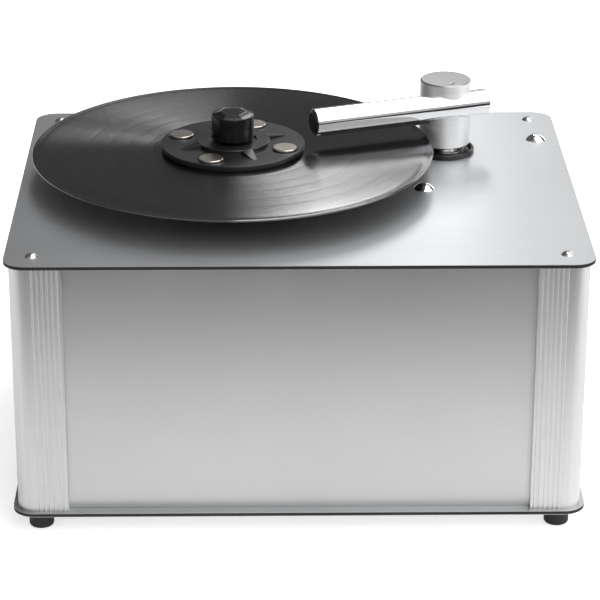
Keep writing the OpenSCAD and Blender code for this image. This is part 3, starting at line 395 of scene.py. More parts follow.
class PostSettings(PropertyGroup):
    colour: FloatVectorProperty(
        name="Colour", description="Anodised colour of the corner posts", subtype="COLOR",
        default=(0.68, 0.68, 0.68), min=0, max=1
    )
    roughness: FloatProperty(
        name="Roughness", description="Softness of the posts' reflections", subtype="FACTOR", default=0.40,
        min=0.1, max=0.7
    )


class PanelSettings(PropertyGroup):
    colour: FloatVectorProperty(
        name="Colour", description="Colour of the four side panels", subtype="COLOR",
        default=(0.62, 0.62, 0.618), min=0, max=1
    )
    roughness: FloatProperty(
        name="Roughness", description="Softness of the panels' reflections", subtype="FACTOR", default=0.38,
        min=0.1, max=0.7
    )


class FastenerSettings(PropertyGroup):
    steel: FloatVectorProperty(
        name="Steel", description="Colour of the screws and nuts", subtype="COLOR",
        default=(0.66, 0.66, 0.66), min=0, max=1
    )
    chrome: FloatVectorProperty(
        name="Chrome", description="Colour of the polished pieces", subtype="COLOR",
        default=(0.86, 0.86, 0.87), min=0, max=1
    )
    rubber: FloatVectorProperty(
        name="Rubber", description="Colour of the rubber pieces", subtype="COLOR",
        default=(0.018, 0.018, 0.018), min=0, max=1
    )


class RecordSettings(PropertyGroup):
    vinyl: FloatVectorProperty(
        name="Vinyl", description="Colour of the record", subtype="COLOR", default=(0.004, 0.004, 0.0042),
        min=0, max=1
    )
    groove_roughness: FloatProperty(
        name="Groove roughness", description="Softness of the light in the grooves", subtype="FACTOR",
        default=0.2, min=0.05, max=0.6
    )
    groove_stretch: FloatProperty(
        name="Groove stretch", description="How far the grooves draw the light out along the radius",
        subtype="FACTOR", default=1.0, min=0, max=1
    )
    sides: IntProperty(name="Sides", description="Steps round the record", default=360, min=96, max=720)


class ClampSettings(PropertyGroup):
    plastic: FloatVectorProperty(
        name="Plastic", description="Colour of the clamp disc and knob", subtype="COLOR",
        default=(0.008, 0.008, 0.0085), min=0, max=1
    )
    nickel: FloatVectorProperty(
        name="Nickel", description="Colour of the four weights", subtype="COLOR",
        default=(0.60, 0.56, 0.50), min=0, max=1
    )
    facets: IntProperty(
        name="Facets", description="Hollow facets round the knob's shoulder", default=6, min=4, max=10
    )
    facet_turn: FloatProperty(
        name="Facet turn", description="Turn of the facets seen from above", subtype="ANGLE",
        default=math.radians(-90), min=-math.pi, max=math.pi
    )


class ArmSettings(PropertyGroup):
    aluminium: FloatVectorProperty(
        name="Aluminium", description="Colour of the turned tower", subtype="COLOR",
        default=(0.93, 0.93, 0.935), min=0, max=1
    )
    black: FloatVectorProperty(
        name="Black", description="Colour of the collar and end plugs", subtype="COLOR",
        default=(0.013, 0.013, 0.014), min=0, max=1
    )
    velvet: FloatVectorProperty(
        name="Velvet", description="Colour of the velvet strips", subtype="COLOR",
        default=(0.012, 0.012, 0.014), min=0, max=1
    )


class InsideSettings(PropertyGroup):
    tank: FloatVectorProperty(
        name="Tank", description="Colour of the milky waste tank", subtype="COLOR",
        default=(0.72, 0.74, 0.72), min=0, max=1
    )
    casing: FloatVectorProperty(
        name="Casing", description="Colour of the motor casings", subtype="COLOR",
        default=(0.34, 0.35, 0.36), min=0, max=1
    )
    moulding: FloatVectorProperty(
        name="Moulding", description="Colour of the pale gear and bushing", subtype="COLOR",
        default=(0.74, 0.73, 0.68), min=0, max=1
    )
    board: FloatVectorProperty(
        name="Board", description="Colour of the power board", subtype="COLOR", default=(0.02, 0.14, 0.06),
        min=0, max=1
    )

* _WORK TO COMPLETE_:
Write out the data again, exactly and in full.

* _CORRECT OUTPUT_:
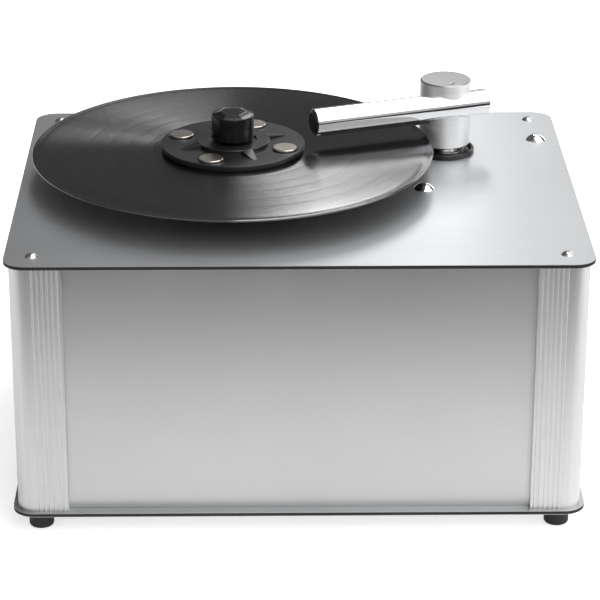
Keep writing the OpenSCAD and Blender code for this image. This is part 3, starting at line 395 of scene.py. More parts follow.
class PostSettings(PropertyGroup):
    colour: FloatVectorProperty(
        name="Colour", description="Anodised colour of the corner posts", subtype="COLOR",
        default=(0.68, 0.68, 0.68), min=0, max=1
    )
    roughness: FloatProperty(
        name="Roughness", description="Softness of the posts' reflections", subtype="FACTOR", default=0.40,
        min=0.1, max=0.7
    )


class PanelSettings(PropertyGroup):
    colour: FloatVectorProperty(
        name="Colour", description="Colour of the four side panels", subtype="COLOR",
        default=(0.62, 0.62, 0.618), min=0, max=1
    )
    roughness: FloatProperty(
        name="Roughness", description="Softness of the panels' reflections", subtype="FACTOR", default=0.38,
        min=0.1, max=0.7
    )


class FastenerSettings(PropertyGroup):
    steel: FloatVectorProperty(
        name="Steel", description="Colour of the screws and nuts", subtype="COLOR",
        default=(0.66, 0.66, 0.66), min=0, max=1
    )
    chrome: FloatVectorProperty(
        name="Chrome", description="Colour of the polished pieces", subtype="COLOR",
        default=(0.86, 0.86, 0.87), min=0, max=1
    )
    rubber: FloatVectorProperty(
        name="Rubber", description="Colour of the rubber pieces", subtype="COLOR",
        default=(0.018, 0.018, 0.018), min=0, max=1
    )


class RecordSettings(PropertyGroup):
    vinyl: FloatVectorProperty(
        name="Vinyl", description="Colour of the record", subtype="COLOR", default=(0.004, 0.004, 0.0042),
        min=0, max=1
    )
    groove_roughness: FloatProperty(
        name="Groove roughness", description="Softness of the light in the grooves", subtype="FACTOR",
        default=0.2, min=0.05, max=0.6
    )
    groove_stretch: FloatProperty(
        name="Groove stretch", description="How far the grooves draw the light out along the radius",
        subtype="FACTOR", default=1.0, min=0, max=1
    )
    sides: IntProperty(name="Sides", description="Steps round the record", default=360, min=96, max=720)


class ClampSettings(PropertyGroup):
    plastic: FloatVectorProperty(
        name="Plastic", description="Colour of the clamp disc and knob", subtype="COLOR",
        default=(0.008, 0.008, 0.0085), min=0, max=1
    )
    nickel: FloatVectorProperty(
        name="Nickel", description="Colour of the four weights", subtype="COLOR",
        default=(0.60, 0.56, 0.50), min=0, max=1
    )
    facets: IntProperty(
        name="Facets", description="Hollow facets round the knob's shoulder", default=6, min=4, max=10
    )
    facet_turn: FloatProperty(
        name="Facet turn", description="Turn of the facets seen from above", subtype="ANGLE",
        default=math.radians(-90), min=-math.pi, max=math.pi
    )


class ArmSettings(PropertyGroup):
    aluminium: FloatVectorProperty(
        name="Aluminium", description="Colour of the turned tower", subtype="COLOR",
        default=(0.93, 0.93, 0.935), min=0, max=1
    )
    black: FloatVectorProperty(
        name="Black", description="Colour of the collar and end plugs", subtype="COLOR",
        default=(0.013, 0.013, 0.014), min=0, max=1
    )
    velvet: FloatVectorProperty(
        name="Velvet", description="Colour of the velvet strips", subtype="COLOR",
        default=(0.012, 0.012, 0.014), min=0, max=1
    )


class InsideSettings(PropertyGroup):
    tank: FloatVectorProperty(
        name="Tank", description="Colour of the milky waste tank", subtype="COLOR",
        default=(0.72, 0.74, 0.72), min=0, max=1
    )
    casing: FloatVectorProperty(
        name="Casing", description="Colour of the motor casings", subtype="COLOR",
        default=(0.34, 0.35, 0.36), min=0, max=1
    )
    moulding: FloatVectorProperty(
        name="Moulding", description="Colour of the pale gear and bushing", subtype="COLOR",
        default=(0.74, 0.73, 0.68), min=0, max=1
    )
    board: FloatVectorProperty(
        name="Board", description="Colour of the power board", subtype="COLOR", default=(0.02, 0.14, 0.06),
        min=0, max=1
    )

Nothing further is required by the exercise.